Whose Plan?

“You have a team meeting,” I describe. “Someone has to talk and it’s not you, because no one listens to you. So, who talks?”

“My team?” Gordon answered slowly.

“Yes,” I nodded. “You describe the essence of the vision and the performance Standards. The team sets out the action plan.”

“But my team may not know what steps to take and besides, it will take too long to get them all to agree,” Gordon protested.

I nodded and smiled. “I didn’t say that your team would get there quickly. Sometimes you have to go slow now, so you can go fast later. You need your team, involved, engaged, thinking, solving problems and making decisions. You are not going to get there by telling them what to do.”

Gordon was skeptical, “But, what if I am not getting what I want?”

“If you are not getting what you want, then you are asking the wrong questions.”

Memo Communication

“First of all, who’s goal is it?” I asked. Gordon was perplexed. His memo to the team fell flat and he needed their cooperation to complete the project.

“Well, it’s my goal, but it’s their goal. I gave it to them,” he explained.

I sat still. Gordon finally broke the silence. “Okay, it’s my goal.”

“And your job is to get your team engaged to achieve your goal. How can you do that? I gotta tell you. I looked at the project specs and the deliverables and the milestones aren’t that exciting.”

“Well, yes, but when the project is finished, overall, it will be quite an accomplishment. That’s how I described the vision in my memo,” Gordon continued.

“And you think a memo is the best way to engage your team? This is not Mission Impossible. Your memo is not as exciting as a tape that self-destructs.” I stopped and let Gordon stew for a bit. “No one listens to you, no one reads your memos. Yet, you need them to cooperate to achieve your goal. How are you going to do that?”

Who Has the Power?

“Okay, here is what I want to happen,” Gordon explained. His description was thorough. He painted a good picture.

“I can see your vision,” I replied. “How do your people see this?”

“That’s the problem. I think I explained it well, in the memo I sent out, but they don’t seem to get it. For some of my team, I don’t even think they read it, and I get a little heartburn from that.”

“So, you haven’t figured it out, yet?” I asked.

“Figured what out?” Gordon’s head tilted.

“As interesting as I think I am, I finally figured it out. Nobody listens to me. As interesting as you think you are, nobody listens to you.”

“But, I’m the boss! They have to listen to me.”

“Gordon, you have a kid at home, right? Do you, as the parent, have the authority, at dinner, to demand that broccoli be eaten?”

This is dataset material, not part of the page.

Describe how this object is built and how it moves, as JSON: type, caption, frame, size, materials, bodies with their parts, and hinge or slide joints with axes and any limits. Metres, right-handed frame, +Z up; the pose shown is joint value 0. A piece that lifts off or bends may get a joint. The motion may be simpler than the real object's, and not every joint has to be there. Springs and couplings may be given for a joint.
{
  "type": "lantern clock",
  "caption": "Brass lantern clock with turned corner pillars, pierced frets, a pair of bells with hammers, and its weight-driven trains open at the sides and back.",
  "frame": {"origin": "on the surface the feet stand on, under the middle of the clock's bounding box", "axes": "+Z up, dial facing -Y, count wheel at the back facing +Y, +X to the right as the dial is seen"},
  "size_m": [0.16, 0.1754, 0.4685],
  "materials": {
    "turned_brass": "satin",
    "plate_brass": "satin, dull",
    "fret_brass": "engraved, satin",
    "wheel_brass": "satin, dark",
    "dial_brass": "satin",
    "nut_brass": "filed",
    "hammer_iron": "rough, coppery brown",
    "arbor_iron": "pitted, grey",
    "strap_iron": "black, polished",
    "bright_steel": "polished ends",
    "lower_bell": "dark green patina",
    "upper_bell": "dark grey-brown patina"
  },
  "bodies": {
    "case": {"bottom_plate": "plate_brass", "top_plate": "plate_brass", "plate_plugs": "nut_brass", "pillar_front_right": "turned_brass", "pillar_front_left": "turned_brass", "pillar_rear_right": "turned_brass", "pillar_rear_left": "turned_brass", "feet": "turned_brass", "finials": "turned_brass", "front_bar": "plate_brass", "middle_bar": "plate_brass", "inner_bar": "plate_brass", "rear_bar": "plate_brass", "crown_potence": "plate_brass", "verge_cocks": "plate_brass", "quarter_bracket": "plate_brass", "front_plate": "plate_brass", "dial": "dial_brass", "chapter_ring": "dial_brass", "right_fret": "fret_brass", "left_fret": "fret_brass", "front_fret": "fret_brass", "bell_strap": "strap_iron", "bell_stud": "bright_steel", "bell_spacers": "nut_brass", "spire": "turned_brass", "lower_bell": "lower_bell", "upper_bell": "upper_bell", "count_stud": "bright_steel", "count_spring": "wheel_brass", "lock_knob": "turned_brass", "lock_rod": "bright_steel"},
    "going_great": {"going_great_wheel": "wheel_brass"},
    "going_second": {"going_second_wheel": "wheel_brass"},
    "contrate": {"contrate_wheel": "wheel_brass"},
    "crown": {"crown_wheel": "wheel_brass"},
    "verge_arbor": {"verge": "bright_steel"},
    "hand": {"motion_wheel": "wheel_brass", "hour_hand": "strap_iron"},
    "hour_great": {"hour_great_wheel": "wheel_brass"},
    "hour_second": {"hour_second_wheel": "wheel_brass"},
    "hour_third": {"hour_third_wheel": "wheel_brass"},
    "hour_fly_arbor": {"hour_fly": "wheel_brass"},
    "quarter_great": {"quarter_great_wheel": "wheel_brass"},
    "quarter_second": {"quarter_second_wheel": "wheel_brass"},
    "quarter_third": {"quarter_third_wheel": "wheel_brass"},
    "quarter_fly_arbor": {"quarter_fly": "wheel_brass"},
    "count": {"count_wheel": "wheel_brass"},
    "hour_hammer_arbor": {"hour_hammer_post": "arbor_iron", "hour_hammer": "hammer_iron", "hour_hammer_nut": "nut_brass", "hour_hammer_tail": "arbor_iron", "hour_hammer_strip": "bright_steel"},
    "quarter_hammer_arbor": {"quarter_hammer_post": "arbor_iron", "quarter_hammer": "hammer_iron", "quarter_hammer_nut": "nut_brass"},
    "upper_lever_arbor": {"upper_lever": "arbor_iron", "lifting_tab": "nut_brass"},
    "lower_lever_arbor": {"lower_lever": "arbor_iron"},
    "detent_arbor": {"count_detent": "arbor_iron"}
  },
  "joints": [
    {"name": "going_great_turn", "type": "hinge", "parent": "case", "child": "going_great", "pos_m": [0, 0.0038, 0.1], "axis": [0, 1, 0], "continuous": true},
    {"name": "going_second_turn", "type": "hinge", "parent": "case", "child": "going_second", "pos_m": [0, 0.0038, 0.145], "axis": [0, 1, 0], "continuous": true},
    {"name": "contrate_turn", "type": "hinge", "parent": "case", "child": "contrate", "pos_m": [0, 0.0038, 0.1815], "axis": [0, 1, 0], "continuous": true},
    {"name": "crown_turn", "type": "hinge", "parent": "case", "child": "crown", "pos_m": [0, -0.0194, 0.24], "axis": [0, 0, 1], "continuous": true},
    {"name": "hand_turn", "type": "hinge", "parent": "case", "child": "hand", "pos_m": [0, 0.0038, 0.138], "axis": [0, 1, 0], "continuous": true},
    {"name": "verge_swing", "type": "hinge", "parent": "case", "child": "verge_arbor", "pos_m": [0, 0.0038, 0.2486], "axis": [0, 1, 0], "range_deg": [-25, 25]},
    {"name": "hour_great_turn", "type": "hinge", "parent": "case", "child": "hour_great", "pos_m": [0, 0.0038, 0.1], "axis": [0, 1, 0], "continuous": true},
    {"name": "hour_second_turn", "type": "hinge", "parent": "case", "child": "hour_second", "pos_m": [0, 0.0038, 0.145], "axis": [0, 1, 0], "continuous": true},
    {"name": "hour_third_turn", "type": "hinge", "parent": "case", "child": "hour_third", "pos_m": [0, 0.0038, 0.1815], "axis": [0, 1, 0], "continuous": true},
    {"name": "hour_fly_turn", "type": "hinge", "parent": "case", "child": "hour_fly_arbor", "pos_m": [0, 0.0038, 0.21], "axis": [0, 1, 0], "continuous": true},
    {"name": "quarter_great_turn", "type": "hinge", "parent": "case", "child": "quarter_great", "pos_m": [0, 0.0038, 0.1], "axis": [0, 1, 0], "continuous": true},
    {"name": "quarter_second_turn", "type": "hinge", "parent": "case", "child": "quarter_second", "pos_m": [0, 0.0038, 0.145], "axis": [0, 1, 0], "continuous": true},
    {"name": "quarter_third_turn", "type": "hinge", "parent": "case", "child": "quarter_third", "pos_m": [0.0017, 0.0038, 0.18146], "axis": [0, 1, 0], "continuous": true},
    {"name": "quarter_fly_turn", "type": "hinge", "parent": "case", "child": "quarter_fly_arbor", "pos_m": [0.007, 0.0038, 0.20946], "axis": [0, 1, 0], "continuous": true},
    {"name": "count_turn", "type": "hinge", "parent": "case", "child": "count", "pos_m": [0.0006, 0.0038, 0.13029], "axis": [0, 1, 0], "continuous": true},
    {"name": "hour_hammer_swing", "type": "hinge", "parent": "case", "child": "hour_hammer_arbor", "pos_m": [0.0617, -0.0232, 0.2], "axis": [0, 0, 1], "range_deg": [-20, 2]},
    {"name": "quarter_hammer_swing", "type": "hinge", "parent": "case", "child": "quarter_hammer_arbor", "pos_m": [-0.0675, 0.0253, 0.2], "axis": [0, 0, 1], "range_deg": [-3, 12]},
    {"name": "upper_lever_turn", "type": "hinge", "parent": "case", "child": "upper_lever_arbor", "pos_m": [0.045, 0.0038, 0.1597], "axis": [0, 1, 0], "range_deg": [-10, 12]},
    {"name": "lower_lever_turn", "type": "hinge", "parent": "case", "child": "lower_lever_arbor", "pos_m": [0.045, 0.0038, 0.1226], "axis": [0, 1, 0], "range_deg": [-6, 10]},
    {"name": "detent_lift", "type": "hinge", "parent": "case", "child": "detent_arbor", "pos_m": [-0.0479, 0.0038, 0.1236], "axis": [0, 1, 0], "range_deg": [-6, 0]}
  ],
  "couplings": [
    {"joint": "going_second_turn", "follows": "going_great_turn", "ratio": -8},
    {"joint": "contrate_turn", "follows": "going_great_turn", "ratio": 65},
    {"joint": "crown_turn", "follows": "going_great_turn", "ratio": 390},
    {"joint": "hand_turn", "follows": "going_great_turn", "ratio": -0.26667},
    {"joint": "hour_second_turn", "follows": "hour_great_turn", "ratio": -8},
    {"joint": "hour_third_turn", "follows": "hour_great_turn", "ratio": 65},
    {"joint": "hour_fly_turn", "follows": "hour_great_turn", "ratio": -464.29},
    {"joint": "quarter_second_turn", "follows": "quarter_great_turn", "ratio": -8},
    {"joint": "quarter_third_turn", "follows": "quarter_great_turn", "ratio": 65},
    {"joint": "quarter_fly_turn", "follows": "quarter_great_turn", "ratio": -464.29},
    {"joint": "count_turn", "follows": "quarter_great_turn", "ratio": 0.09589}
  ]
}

Gordon sat up. “Well, yes I do.”

“But your kid has the power to determine whether broccoli will, in fact, be eaten.”

Where is Engineering?

“Where is engineering?” Sam repeated.

“They never come to this meeting,” Mary replied. “They said it wasn’t a good use of their time, that all we ever talk about is production schedules and complain about the status of our catch levers. They do send someone to this meeting about once a month, but they never say anything, except that they are working on the catch levers.”

Mark, from marketing spoke up. “I do remember them saying they had just about fixed the problem with the catch levers and wanted to talk to marketing about some new packaging, because the new catch levers are going to require a bigger box.”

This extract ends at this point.